> _Record extracts_
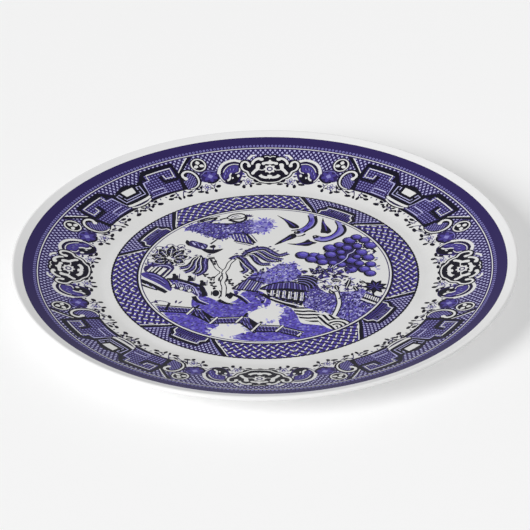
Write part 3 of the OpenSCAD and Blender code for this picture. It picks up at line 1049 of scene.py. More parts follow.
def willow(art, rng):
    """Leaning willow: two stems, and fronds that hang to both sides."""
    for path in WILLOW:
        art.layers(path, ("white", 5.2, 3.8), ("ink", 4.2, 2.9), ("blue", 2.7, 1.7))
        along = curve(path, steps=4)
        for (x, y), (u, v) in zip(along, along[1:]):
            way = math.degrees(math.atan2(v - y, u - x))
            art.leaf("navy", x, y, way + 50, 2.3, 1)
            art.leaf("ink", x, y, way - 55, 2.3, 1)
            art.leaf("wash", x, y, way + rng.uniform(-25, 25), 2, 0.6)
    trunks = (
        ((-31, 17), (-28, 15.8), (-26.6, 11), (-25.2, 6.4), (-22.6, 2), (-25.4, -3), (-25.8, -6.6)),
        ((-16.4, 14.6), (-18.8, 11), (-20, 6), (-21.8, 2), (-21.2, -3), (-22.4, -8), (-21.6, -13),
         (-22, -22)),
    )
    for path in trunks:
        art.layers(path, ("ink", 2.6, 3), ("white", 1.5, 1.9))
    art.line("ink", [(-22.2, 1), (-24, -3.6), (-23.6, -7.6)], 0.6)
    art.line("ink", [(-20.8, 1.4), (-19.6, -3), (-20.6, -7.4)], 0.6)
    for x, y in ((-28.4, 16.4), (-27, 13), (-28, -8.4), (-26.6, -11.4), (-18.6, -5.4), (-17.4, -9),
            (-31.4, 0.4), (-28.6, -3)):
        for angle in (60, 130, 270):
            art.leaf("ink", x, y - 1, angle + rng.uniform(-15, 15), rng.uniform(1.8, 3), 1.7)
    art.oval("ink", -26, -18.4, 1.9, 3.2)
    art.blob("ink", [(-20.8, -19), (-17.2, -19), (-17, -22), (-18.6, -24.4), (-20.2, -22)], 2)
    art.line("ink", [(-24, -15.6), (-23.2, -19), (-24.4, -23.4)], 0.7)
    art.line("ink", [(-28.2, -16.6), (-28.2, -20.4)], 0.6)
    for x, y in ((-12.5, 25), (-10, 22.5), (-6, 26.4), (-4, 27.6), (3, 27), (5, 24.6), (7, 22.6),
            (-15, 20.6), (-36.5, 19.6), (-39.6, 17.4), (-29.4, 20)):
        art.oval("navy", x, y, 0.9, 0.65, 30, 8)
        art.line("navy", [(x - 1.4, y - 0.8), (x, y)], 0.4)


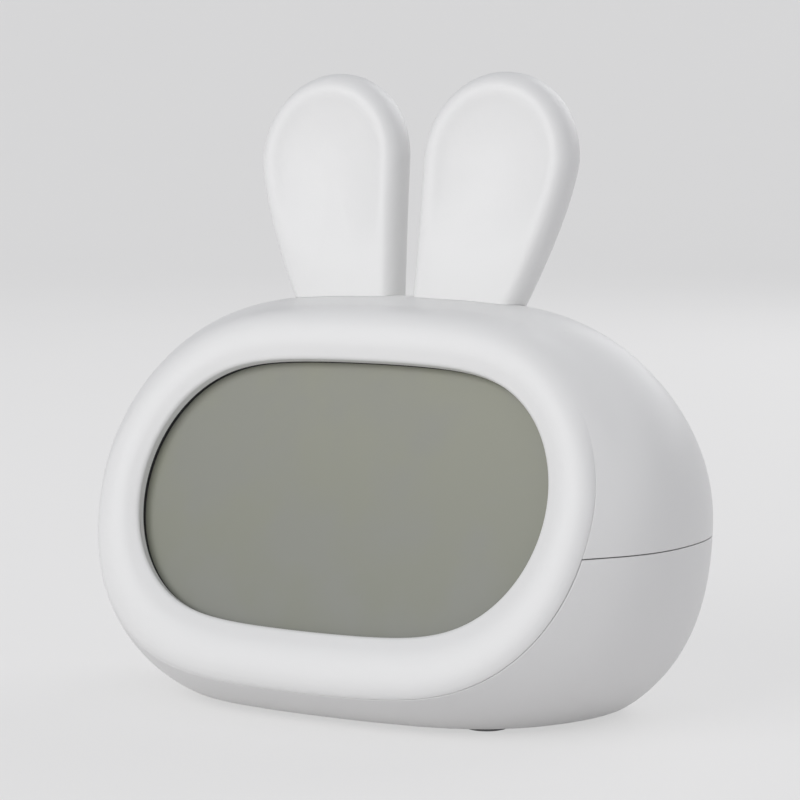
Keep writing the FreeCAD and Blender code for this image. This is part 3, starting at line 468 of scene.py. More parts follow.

> _Problem statement_
Return every record above exactly as it appears.

> _Task output_
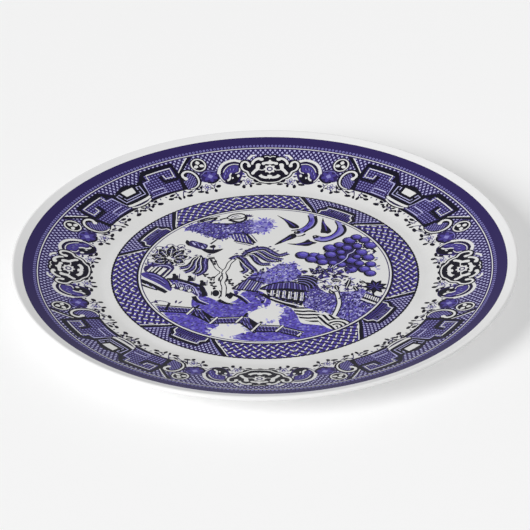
Write part 3 of the OpenSCAD and Blender code for this picture. It picks up at line 1049 of scene.py. More parts follow.
def willow(art, rng):
    """Leaning willow: two stems, and fronds that hang to both sides."""
    for path in WILLOW:
        art.layers(path, ("white", 5.2, 3.8), ("ink", 4.2, 2.9), ("blue", 2.7, 1.7))
        along = curve(path, steps=4)
        for (x, y), (u, v) in zip(along, along[1:]):
            way = math.degrees(math.atan2(v - y, u - x))
            art.leaf("navy", x, y, way + 50, 2.3, 1)
            art.leaf("ink", x, y, way - 55, 2.3, 1)
            art.leaf("wash", x, y, way + rng.uniform(-25, 25), 2, 0.6)
    trunks = (
        ((-31, 17), (-28, 15.8), (-26.6, 11), (-25.2, 6.4), (-22.6, 2), (-25.4, -3), (-25.8, -6.6)),
        ((-16.4, 14.6), (-18.8, 11), (-20, 6), (-21.8, 2), (-21.2, -3), (-22.4, -8), (-21.6, -13),
         (-22, -22)),
    )
    for path in trunks:
        art.layers(path, ("ink", 2.6, 3), ("white", 1.5, 1.9))
    art.line("ink", [(-22.2, 1), (-24, -3.6), (-23.6, -7.6)], 0.6)
    art.line("ink", [(-20.8, 1.4), (-19.6, -3), (-20.6, -7.4)], 0.6)
    for x, y in ((-28.4, 16.4), (-27, 13), (-28, -8.4), (-26.6, -11.4), (-18.6, -5.4), (-17.4, -9),
            (-31.4, 0.4), (-28.6, -3)):
        for angle in (60, 130, 270):
            art.leaf("ink", x, y - 1, angle + rng.uniform(-15, 15), rng.uniform(1.8, 3), 1.7)
    art.oval("ink", -26, -18.4, 1.9, 3.2)
    art.blob("ink", [(-20.8, -19), (-17.2, -19), (-17, -22), (-18.6, -24.4), (-20.2, -22)], 2)
    art.line("ink", [(-24, -15.6), (-23.2, -19), (-24.4, -23.4)], 0.7)
    art.line("ink", [(-28.2, -16.6), (-28.2, -20.4)], 0.6)
    for x, y in ((-12.5, 25), (-10, 22.5), (-6, 26.4), (-4, 27.6), (3, 27), (5, 24.6), (7, 22.6),
            (-15, 20.6), (-36.5, 19.6), (-39.6, 17.4), (-29.4, 20)):
        art.oval("navy", x, y, 0.9, 0.65, 30, 8)
        art.line("navy", [(x - 1.4, y - 0.8), (x, y)], 0.4)


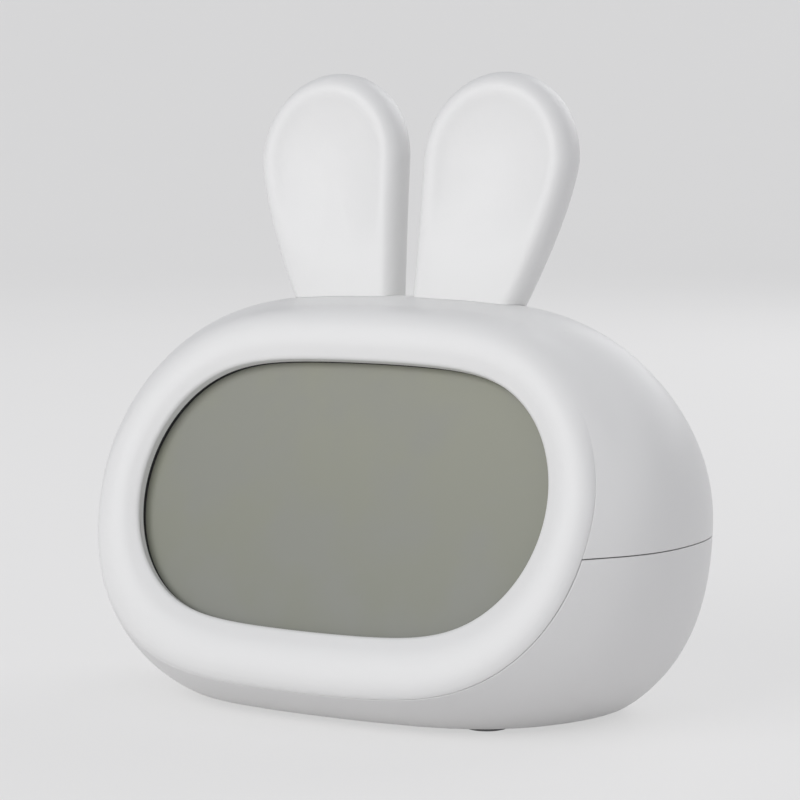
Keep writing the FreeCAD and Blender code for this image. This is part 3, starting at line 468 of scene.py. More parts follow.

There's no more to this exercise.